> **EXERCISE PROMPT**
Repeat all of the material exactly as given.

> **SOURCE EXCERPT**
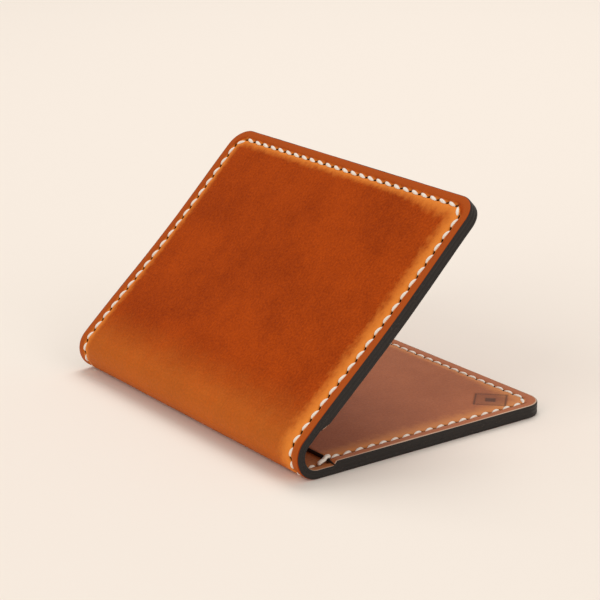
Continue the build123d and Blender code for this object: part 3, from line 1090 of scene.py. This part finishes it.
class WALLET_OT_thread(Operator):
    """Build the saddle stitching on both faces, cut where the fold's bodies change"""

    bl_idname = "wallet.thread"
    bl_label = "Saddle stitching"

    def execute(self, context):
        sizes, colours = context.scene.wallet_sizes, context.scene.wallet_colours
        waxed = make_thread_material(colours.thread)
        groups = {body: [] for body in BODIES}
        for ends in stitch_ends():
            x = (ends[0].x + ends[1].x) / 2
            index = min(max(round(x / PITCH), 0), len(BODIES) - 1)
            groups[BODIES[index]].append(ends)
        names = ("thread_back", "spine_thread_1", "spine_thread_2", "spine_thread_3", "thread_front")
        for (body, stitches), replaced in zip(groups.items(), names):
            bm = bmesh.new()
            bm.loops.layers.uv.new("ply")
            for ends in stitches:
                self.both_faces(bm, ends, sizes)
            piece = finish_mesh(bm, f"stitches_{body}", waxed, sizes.bow, 180)
            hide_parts(replaced)
            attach(piece, body)
        return {"FINISHED"}

    def both_faces(self, bm, ends, sizes):
        """One stitch on the outer face and its fellow on the inner face."""
        middle = (ends[0] + ends[1]) / 2
        run = run_of(middle.x)
        groove = sizes.groove * 0.8
        add_stitch(bm, ends, groove, -1, sizes, 0.24 * MM)
        if abs(run - PITCH) < PITCH / 10 and abs(middle.y) > LINE_Y * 0.99:
            add_wrap(bm, math.copysign(1, middle.y), middle.x >= BEND / 2, sizes)
            return
        face = FULL if run > MOUTH else LINED
        add_stitch(bm, ends, face - groove, 1, sizes, 0.2 * MM)


class WALLET_OT_stage(Operator):
    """Build the paper, the soft light and the camera"""

    bl_idname = "wallet.stage"
    bl_label = "Stage"

    def execute(self, context):
        scene = context.scene
        view, colours = scene.wallet_view, scene.wallet_colours
        self.paper(scene, colours)
        self.camera(scene, view)
        self.lights(scene, view)
        return {"FINISHED"}

    def paper(self, scene, colours):
        """Large flat sheet of pale paper."""
        bm = bmesh.new()
        bmesh.ops.create_grid(bm, x_segments=1, y_segments=1, size=6)
        mesh = bpy.data.meshes.new("paper")
        bm.to_mesh(mesh)
        bm.free()
        mesh.materials.append(make_paper(colours.paper))
        paper = bpy.data.objects.new("paper", mesh)
        scene.collection.objects.link(paper)

    def camera(self, scene, view):
        """Camera on its arm round the aim."""
        data = bpy.data.cameras.new("camera")
        data.lens, data.sensor_width = view.lens, 36
        data.clip_start = 0.01
        camera = bpy.data.objects.new("camera", data)
        azimuth, elevation = view.azimuth, view.elevation
        back = Vector(
            (
                math.sin(azimuth) * math.cos(elevation),
                -math.cos(azimuth) * math.cos(elevation),
                math.sin(elevation),
            )
        )
        turned = (-back).to_track_quat("-Z", "Y").to_matrix().to_4x4()
        place = Matrix.Translation(Vector(view.aim) + back * view.distance)
        camera.matrix_world = place @ turned @ Matrix.Rotation(view.roll, 4, "Z")
        scene.collection.objects.link(camera)
        scene.camera = camera

    def lights(self, scene, view):
        """Soft boxes over and beside the wallet, and pale light from all round."""
        boxes = (
            ("key_softbox", (0.5, 0.5, 1.3), 0.9, view.key * 1.45, (1.0, 0.97, 0.935)),
            ("left_softbox", (-1.2, -0.2, 0.8), 0.9, view.key * 0.8, (1.0, 0.97, 0.93)),
            ("front_softbox", (0.25, -1.4, 0.75), 0.9, view.key * 0.75, (1.0, 0.98, 0.96)),
        )
        target = Vector((0, 0, 0.025))
        for name, place, size, power, tint in boxes:
            data = bpy.data.lights.new(name, "AREA")
            data.shape, data.size = "SQUARE", size
            data.energy, data.color = power, tint
            light = bpy.data.objects.new(name, data)
            aim = (target - Vector(place)).to_track_quat("-Z", "Y")
            light.matrix_world = Matrix.Translation(place) @ aim.to_matrix().to_4x4()
            scene.collection.objects.link(light)
        world = bpy.data.worlds.new("pale_room")
        world.use_nodes = True
        sky = world.node_tree.nodes["Background"]
        sky.inputs["Color"].default_value = (1.0, 0.965, 0.925, 1)
        sky.inputs["Strength"].default_value = view.ambient
        scene.world = world
        scene.view_settings.view_transform = "Standard"


class WALLET_PT_panel(Panel):
    """Sidebar panel that lists the wallet's pieces and settings"""

    bl_idname = "WALLET_PT_panel"
    bl_label = "Bifold Wallet"
    bl_space_type = "VIEW_3D"
    bl_region_type = "UI"
    bl_category = "Wallet"

    def draw(self, context):
        layout = self.layout
        for settings in ("wallet_sizes", "wallet_colours", "wallet_view"):
            group = getattr(context.scene, settings)
            box = layout.box()
            for key in group.__annotations__:
                box.prop(group, key)
        for operator in OPERATORS:
            layout.operator(operator.bl_idname)


GROUPS = (WalletSizes, WalletColours, WalletView)
OPERATORS = (
    WALLET_OT_stage,
    WALLET_OT_exterior,
    WALLET_OT_lining,
    WALLET_OT_pockets,
    WALLET_OT_edges,
    WALLET_OT_thread,
)
CLASSES = GROUPS + OPERATORS + (WALLET_PT_panel,)


def register():
    """Register the classes and hang the settings on the scene."""
    for item in CLASSES:
        bpy.utils.register_class(item)
    bpy.types.Scene.wallet_sizes = PointerProperty(type=WalletSizes)
    bpy.types.Scene.wallet_colours = PointerProperty(type=WalletColours)
    bpy.types.Scene.wallet_view = PointerProperty(type=WalletView)


def unregister():
    """Take the settings off the scene and unregister the classes."""
    del bpy.types.Scene.wallet_view
    del bpy.types.Scene.wallet_colours
    del bpy.types.Scene.wallet_sizes
    for item in reversed(CLASSES):
        bpy.utils.unregister_class(item)


def main():
    """Build the whole wallet on its stage."""
    register()
    bpy.ops.wallet.stage()
    bpy.ops.wallet.exterior()
    bpy.ops.wallet.lining()
    bpy.ops.wallet.pockets()
    bpy.ops.wallet.edges()
    bpy.ops.wallet.thread()


if __name__ == "__main__":
    main()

> **TASK RESULT**
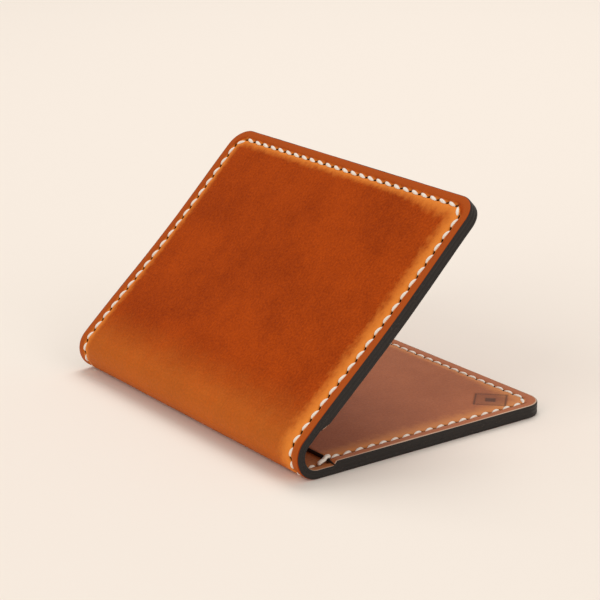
Continue the build123d and Blender code for this object: part 3, from line 1090 of scene.py. This part finishes it.
class WALLET_OT_thread(Operator):
    """Build the saddle stitching on both faces, cut where the fold's bodies change"""

    bl_idname = "wallet.thread"
    bl_label = "Saddle stitching"

    def execute(self, context):
        sizes, colours = context.scene.wallet_sizes, context.scene.wallet_colours
        waxed = make_thread_material(colours.thread)
        groups = {body: [] for body in BODIES}
        for ends in stitch_ends():
            x = (ends[0].x + ends[1].x) / 2
            index = min(max(round(x / PITCH), 0), len(BODIES) - 1)
            groups[BODIES[index]].append(ends)
        names = ("thread_back", "spine_thread_1", "spine_thread_2", "spine_thread_3", "thread_front")
        for (body, stitches), replaced in zip(groups.items(), names):
            bm = bmesh.new()
            bm.loops.layers.uv.new("ply")
            for ends in stitches:
                self.both_faces(bm, ends, sizes)
            piece = finish_mesh(bm, f"stitches_{body}", waxed, sizes.bow, 180)
            hide_parts(replaced)
            attach(piece, body)
        return {"FINISHED"}

    def both_faces(self, bm, ends, sizes):
        """One stitch on the outer face and its fellow on the inner face."""
        middle = (ends[0] + ends[1]) / 2
        run = run_of(middle.x)
        groove = sizes.groove * 0.8
        add_stitch(bm, ends, groove, -1, sizes, 0.24 * MM)
        if abs(run - PITCH) < PITCH / 10 and abs(middle.y) > LINE_Y * 0.99:
            add_wrap(bm, math.copysign(1, middle.y), middle.x >= BEND / 2, sizes)
            return
        face = FULL if run > MOUTH else LINED
        add_stitch(bm, ends, face - groove, 1, sizes, 0.2 * MM)


class WALLET_OT_stage(Operator):
    """Build the paper, the soft light and the camera"""

    bl_idname = "wallet.stage"
    bl_label = "Stage"

    def execute(self, context):
        scene = context.scene
        view, colours = scene.wallet_view, scene.wallet_colours
        self.paper(scene, colours)
        self.camera(scene, view)
        self.lights(scene, view)
        return {"FINISHED"}

    def paper(self, scene, colours):
        """Large flat sheet of pale paper."""
        bm = bmesh.new()
        bmesh.ops.create_grid(bm, x_segments=1, y_segments=1, size=6)
        mesh = bpy.data.meshes.new("paper")
        bm.to_mesh(mesh)
        bm.free()
        mesh.materials.append(make_paper(colours.paper))
        paper = bpy.data.objects.new("paper", mesh)
        scene.collection.objects.link(paper)

    def camera(self, scene, view):
        """Camera on its arm round the aim."""
        data = bpy.data.cameras.new("camera")
        data.lens, data.sensor_width = view.lens, 36
        data.clip_start = 0.01
        camera = bpy.data.objects.new("camera", data)
        azimuth, elevation = view.azimuth, view.elevation
        back = Vector(
            (
                math.sin(azimuth) * math.cos(elevation),
                -math.cos(azimuth) * math.cos(elevation),
                math.sin(elevation),
            )
        )
        turned = (-back).to_track_quat("-Z", "Y").to_matrix().to_4x4()
        place = Matrix.Translation(Vector(view.aim) + back * view.distance)
        camera.matrix_world = place @ turned @ Matrix.Rotation(view.roll, 4, "Z")
        scene.collection.objects.link(camera)
        scene.camera = camera

    def lights(self, scene, view):
        """Soft boxes over and beside the wallet, and pale light from all round."""
        boxes = (
            ("key_softbox", (0.5, 0.5, 1.3), 0.9, view.key * 1.45, (1.0, 0.97, 0.935)),
            ("left_softbox", (-1.2, -0.2, 0.8), 0.9, view.key * 0.8, (1.0, 0.97, 0.93)),
            ("front_softbox", (0.25, -1.4, 0.75), 0.9, view.key * 0.75, (1.0, 0.98, 0.96)),
        )
        target = Vector((0, 0, 0.025))
        for name, place, size, power, tint in boxes:
            data = bpy.data.lights.new(name, "AREA")
            data.shape, data.size = "SQUARE", size
            data.energy, data.color = power, tint
            light = bpy.data.objects.new(name, data)
            aim = (target - Vector(place)).to_track_quat("-Z", "Y")
            light.matrix_world = Matrix.Translation(place) @ aim.to_matrix().to_4x4()
            scene.collection.objects.link(light)
        world = bpy.data.worlds.new("pale_room")
        world.use_nodes = True
        sky = world.node_tree.nodes["Background"]
        sky.inputs["Color"].default_value = (1.0, 0.965, 0.925, 1)
        sky.inputs["Strength"].default_value = view.ambient
        scene.world = world
        scene.view_settings.view_transform = "Standard"


class WALLET_PT_panel(Panel):
    """Sidebar panel that lists the wallet's pieces and settings"""

    bl_idname = "WALLET_PT_panel"
    bl_label = "Bifold Wallet"
    bl_space_type = "VIEW_3D"
    bl_region_type = "UI"
    bl_category = "Wallet"

    def draw(self, context):
        layout = self.layout
        for settings in ("wallet_sizes", "wallet_colours", "wallet_view"):
            group = getattr(context.scene, settings)
            box = layout.box()
            for key in group.__annotations__:
                box.prop(group, key)
        for operator in OPERATORS:
            layout.operator(operator.bl_idname)


GROUPS = (WalletSizes, WalletColours, WalletView)
OPERATORS = (
    WALLET_OT_stage,
    WALLET_OT_exterior,
    WALLET_OT_lining,
    WALLET_OT_pockets,
    WALLET_OT_edges,
    WALLET_OT_thread,
)
CLASSES = GROUPS + OPERATORS + (WALLET_PT_panel,)


def register():
    """Register the classes and hang the settings on the scene."""
    for item in CLASSES:
        bpy.utils.register_class(item)
    bpy.types.Scene.wallet_sizes = PointerProperty(type=WalletSizes)
    bpy.types.Scene.wallet_colours = PointerProperty(type=WalletColours)
    bpy.types.Scene.wallet_view = PointerProperty(type=WalletView)


def unregister():
    """Take the settings off the scene and unregister the classes."""
    del bpy.types.Scene.wallet_view
    del bpy.types.Scene.wallet_colours
    del bpy.types.Scene.wallet_sizes
    for item in reversed(CLASSES):
        bpy.utils.unregister_class(item)


def main():
    """Build the whole wallet on its stage."""
    register()
    bpy.ops.wallet.stage()
    bpy.ops.wallet.exterior()
    bpy.ops.wallet.lining()
    bpy.ops.wallet.pockets()
    bpy.ops.wallet.edges()
    bpy.ops.wallet.thread()


if __name__ == "__main__":
    main()